Appellants have not shown diligence or legal excuse for silence and inaction. In Barr v. Post, 59 Neb. 361, 80 N.W. 1041, 80 Am.St.Rep. 680, it is said: "In an original suit to annul a judgment on the ground that it was fraudulently obtained, the plaintiff must allege and prove that he exercised due diligence at the former trial, and that his failure to secure a just decision of the issues was not attributable to his own carelessness or inaction. * * * A party must, in preparing for trial, proceed on the assumption that his adversary will produce evidence to support his contention. * * * Where all the evidence given on a former trial is not contained in the record under review, the court cannot determine whether the judgment rendered on such trial was the result of false testimony." The appellants have in this case failed to meet each of these requirements. In the recent case of Davies v. De Lair, 148 Neb. 395, 27 N.W.2d 628, 629, this doctrine was again approved and applied: "It is not sufficient for a party seeking the vacation of a judgment or decree to show that it was obtained by the fraud of his adversary, but he must go farther and show that the failure to obtain a just decision is not attributable to his own fault or negligence. * * * It is, as a rule, not sufficient to allege generally that due diligence has been used, but the facts constituting diligence must be set out." See, also, Scudder v. Evans, 105 Neb. 292, 180 N.W. 254; Gutru v. Johnson, 115 Neb. 309, 212 N.W. 622; Weber v. Allen, 121 Neb. 833, 238 N.W. 740; In re Guardianship of Protsman, 136 Neb. 192, 285 N.W. 494; County of Lincoln v. Provident Loan & Inv. Co., 147 Neb. 169, 22 N.W.2d 609.

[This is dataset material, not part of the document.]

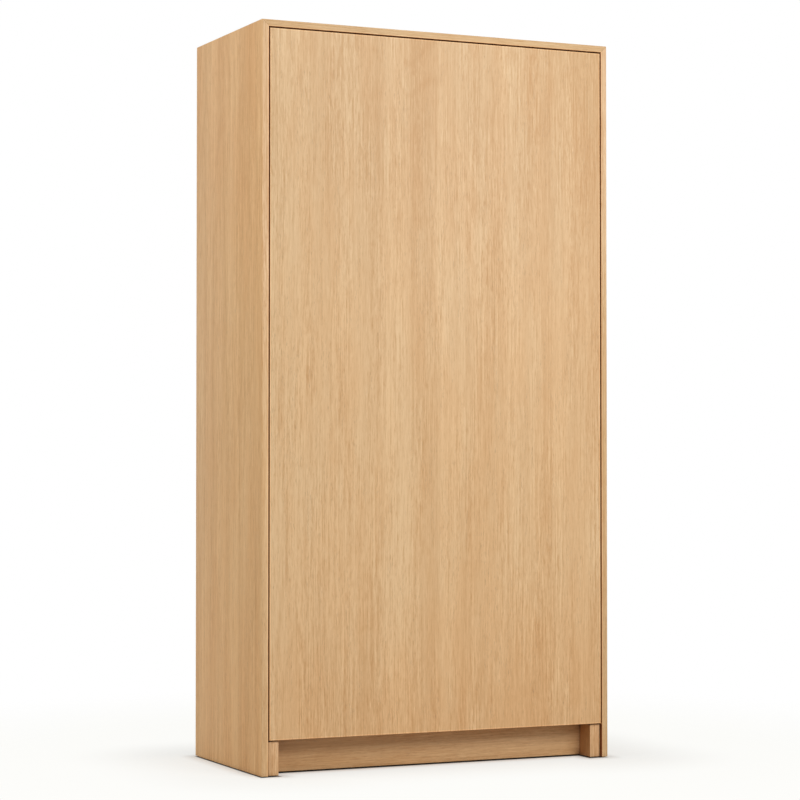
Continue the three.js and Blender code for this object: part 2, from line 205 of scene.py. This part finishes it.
# Grain layers: changes per metre across and along the grain, shift, detail and roughness
grainLayers = {
    "broad": (6.0, 0.55, 1.7, 1.0, 0.55),
    "band": (24.0, 0.9, 4.1, 2.0, 0.55),
    "line": (330.0, 3.0, 19.6, 1.0, 0.5),
    "streak": (300.0, 20.0, 7.9, 1.0, 0.6),
    "dash": (430.0, 60.0, 26.8, 1.0, 0.5),
    "fibre": (900.0, 60.0, 12.3, 2.0, 0.6),
    "contour": (4.2, 0.62, 15.1, 1.0, 0.4),
    "ringZone": (3.0, 0.7, 21.4, 0.0, 0.55),
    "pore": (900.0, 55.0, 31.2, 1.0, 0.55),
    "poreGroup": (60.0, 6.0, 37.5, 1.0, 0.55),
    "fleck": (340.0, 24.0, 43.7, 1.0, 0.4),
    "flake": (310.0, 16.0, 51.9, 1.0, 0.3),
    "patch": (22.0, 2.0, 66.6, 2.0, 0.55),
    "hue": (15.0, 2.6, 61.3, 2.0, 0.55),
}
# Where a layer starts to show and where it shows fully
grainSteps = {
    "dash": (0.54, 0.68),
    "ringZone": (0.46, 0.62),
    "pore": (0.62, 0.70),
    "poreGroup": (0.42, 0.62),
    "fleck": (0.59, 0.69),
    "flake": (0.57, 0.74),
    "patch": (0.34, 0.66),
    "hue": (0.35, 0.65),
}
# Fine layers: the middle value and how far each moves the tone
fineWeights = {
    "line": (0.5, 1.0),
    "streak": (0.5, 0.88),
    "fibre": (0.5, 0.75),
    "dash": (0.25, -0.19),
    "fleck": (0.13, -0.20),
    "flake": (0.2, 0.16),
}
grain = {
    "wander": 0.026,
    "broad": 0.40,
    "rings": 26.0,
    "ringWidth": 0.20,
    "ringTone": -0.13,
    "patchRange": (0.60, 1.30),
    "pinkTint": (1.0, 0.955, 0.905),
    "poreShare": 0.42,
    "poreTint": (0.30, 0.165, 0.075),
    "sheen": 0.12,
    "relief": 0.00012,
}


# Adds up one smooth step per leaf edge, and returns a tone around a half
def leafTone(tree, across, leaves):
    tone = leaves[0][1]
    for (_, before), (start, after) in zip(leaves, leaves[1:]):
        step = tree.spread(across, start - leafSoftness, start + leafSoftness, 0.0, after - before)
        tone = tree.math("ADD", step, tone)
    return tone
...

The right of appellee to recover the judgment sought to be vacated was determined not by oral testimony but primarily and basically on consideration of and conclusions drawn from a written instrument prepared by Henry C. Glissmann. After its execution by him, his wife, and Serena E. Grabow, it was by him filed for record. That instrument has not been impeached. Its validity was adjudicated years before the pending litigation was commenced. The charge of misconduct of appellee producing the judgment predicated on that instrument was first made by appellants in November 1941. It appears to have then been the product of desperation and the hopelessness of the situation has not lessened with the passing of time or the vicissitudes of additional litigation. The refusal of the trial court to vacate the judgment is sustained by the record.

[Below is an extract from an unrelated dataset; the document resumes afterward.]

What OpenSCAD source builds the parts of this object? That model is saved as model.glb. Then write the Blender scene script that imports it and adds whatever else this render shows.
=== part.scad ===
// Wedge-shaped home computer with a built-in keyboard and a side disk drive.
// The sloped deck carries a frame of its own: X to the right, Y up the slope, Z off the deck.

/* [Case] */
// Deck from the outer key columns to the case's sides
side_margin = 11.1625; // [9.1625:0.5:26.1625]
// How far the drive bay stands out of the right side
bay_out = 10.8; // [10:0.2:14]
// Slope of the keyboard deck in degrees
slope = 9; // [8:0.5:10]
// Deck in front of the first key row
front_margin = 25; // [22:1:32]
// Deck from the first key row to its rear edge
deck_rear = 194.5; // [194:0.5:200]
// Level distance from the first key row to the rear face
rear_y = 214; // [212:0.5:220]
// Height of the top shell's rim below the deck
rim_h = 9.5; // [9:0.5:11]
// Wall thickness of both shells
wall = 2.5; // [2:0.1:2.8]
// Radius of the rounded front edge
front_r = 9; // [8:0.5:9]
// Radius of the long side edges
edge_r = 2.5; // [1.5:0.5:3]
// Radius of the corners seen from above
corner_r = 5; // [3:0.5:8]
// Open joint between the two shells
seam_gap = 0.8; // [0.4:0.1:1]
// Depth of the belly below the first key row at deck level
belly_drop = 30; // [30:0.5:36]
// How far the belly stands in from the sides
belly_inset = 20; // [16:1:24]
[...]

The intervention of Harold W. Glissmann concerned his claim that his rights to and ownership of the share of Henry C. Glissmann in the estate of his father were superior to any rights thereto of any other party to this case. The basis of his claimed ownership of the share of his father is an assignment by Henry C. Glissmann to his wife on October 15, 1928, an assignment by *98 her to the intervener on November 3, 1930, the assignment to him of a judgment of the Bank of Benson against Henry C. Glissmann assigned by it to George Boland and by him to the intervener on June 10, 1938, a sale on an execution on the judgment of the one-eighth interest of the proceeds due Hans C. Glissmann at his death under the Happy Hollow Club contract and by him given by will to his son Henry C. Glissmann, and a deed issued to the intervener by the sheriff.

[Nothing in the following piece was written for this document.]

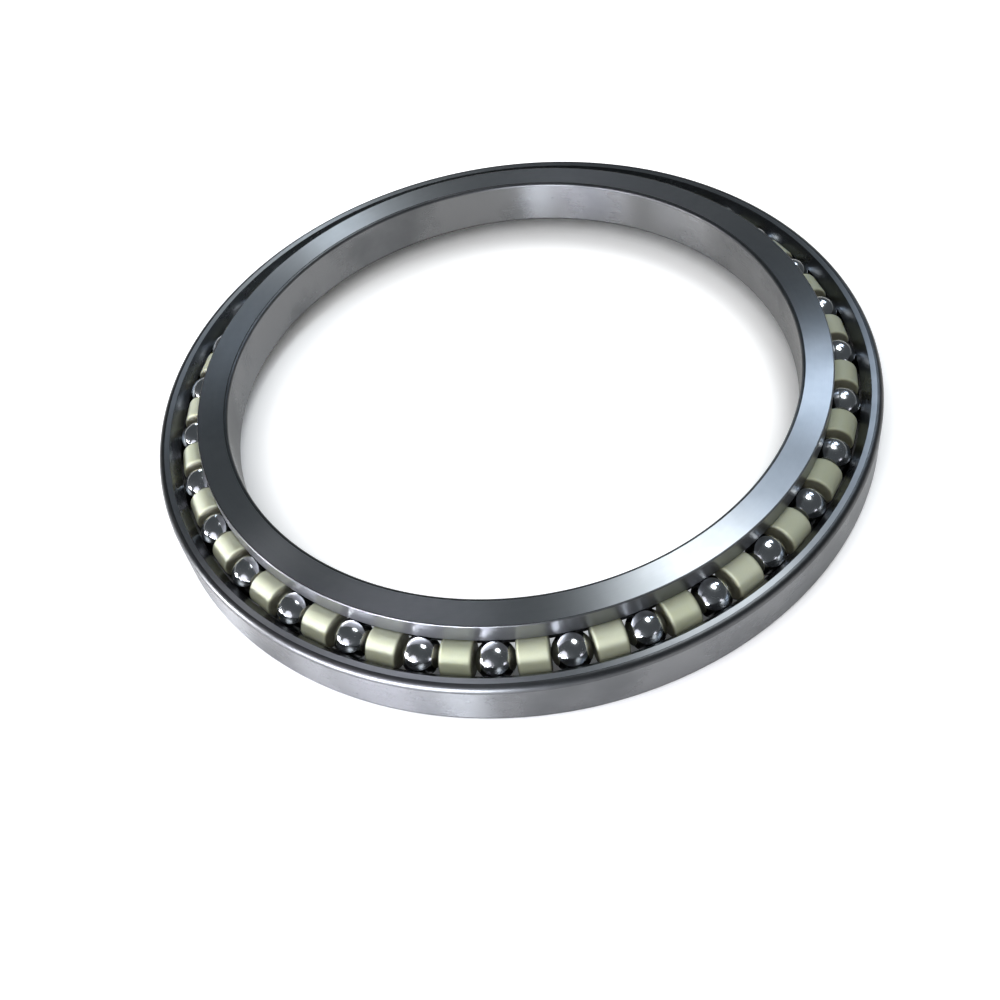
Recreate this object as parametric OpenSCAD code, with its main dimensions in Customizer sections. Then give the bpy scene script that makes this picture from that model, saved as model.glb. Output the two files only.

There had been a final adjudication against the intervener before his intervention in this case on November 9, 1950. He claimed the share of his father by the assignment from his mother and also a lien on the share of his father by virtue of the Bank of Benson judgment and its assignment to him in one of the earlier Glissmann cases. Appellee claimed therein that she owned the share of the estate of Hans C. Glissmann given to his son Henry. This court found against Harold W. Glissmann, in favor of Serena E. Grabow, and awarded her judgment for the whole of the property in controversy. Glissmann v. Bauermeister, 139 Neb. 354, 297 N.W. 617, on rehearing, 139 Neb. 362, 299 N.W. 225. That this is a correct appraisal of that decision is confirmed in the opinion of this court nearly seven years later on another appeal of the case by this assertion therein: "The effect of this at this time is to say that Serena E. Grabow's assignment was adjudicated to be and was an absolute conveyance to her of the interest of Henry C. Glissmann in the estate of his deceased father which adjudication is final and conclusive; that Serena E. Grabow obtained a judgment for the unpaid portion of this interest which judgment is final and conclusive; and that Serena E. Grabow also obtained an adjudication that the portion of the interest paid to the three Glissmanns after March 28, 1929, belonged to her which adjudication was also conclusive and final. The opinion left nothing for later determination except the determination of the amount or amounts which had been received by the three Glissmanns and directed that judgment be rendered for this or these amounts. * * * We must say therefore that Serena E. Grabow is, by valid and now conclusive judgment of this court, entitled to the entire Henry C. Glissmann interest in the estate of Hans C. Glissmann * * *." Glissmann v. Bauermeister, 149 Neb. 131, 30 N.W.2d 649, 655.
The contention of intervener that because the case of Glissmann v. Bauermeister, 139 Neb. 354, 297 N.W. 617, was dismissed as to him that therefore this court made no adjudication against him is, as shown by the quotation last made, wholly without foundation. See, also, Anderson v. Anderson, 155 Neb. 1, 50 N.W.2d 224.
The judgments of the district court in the cases involved in this appeal should be and they are affirmed.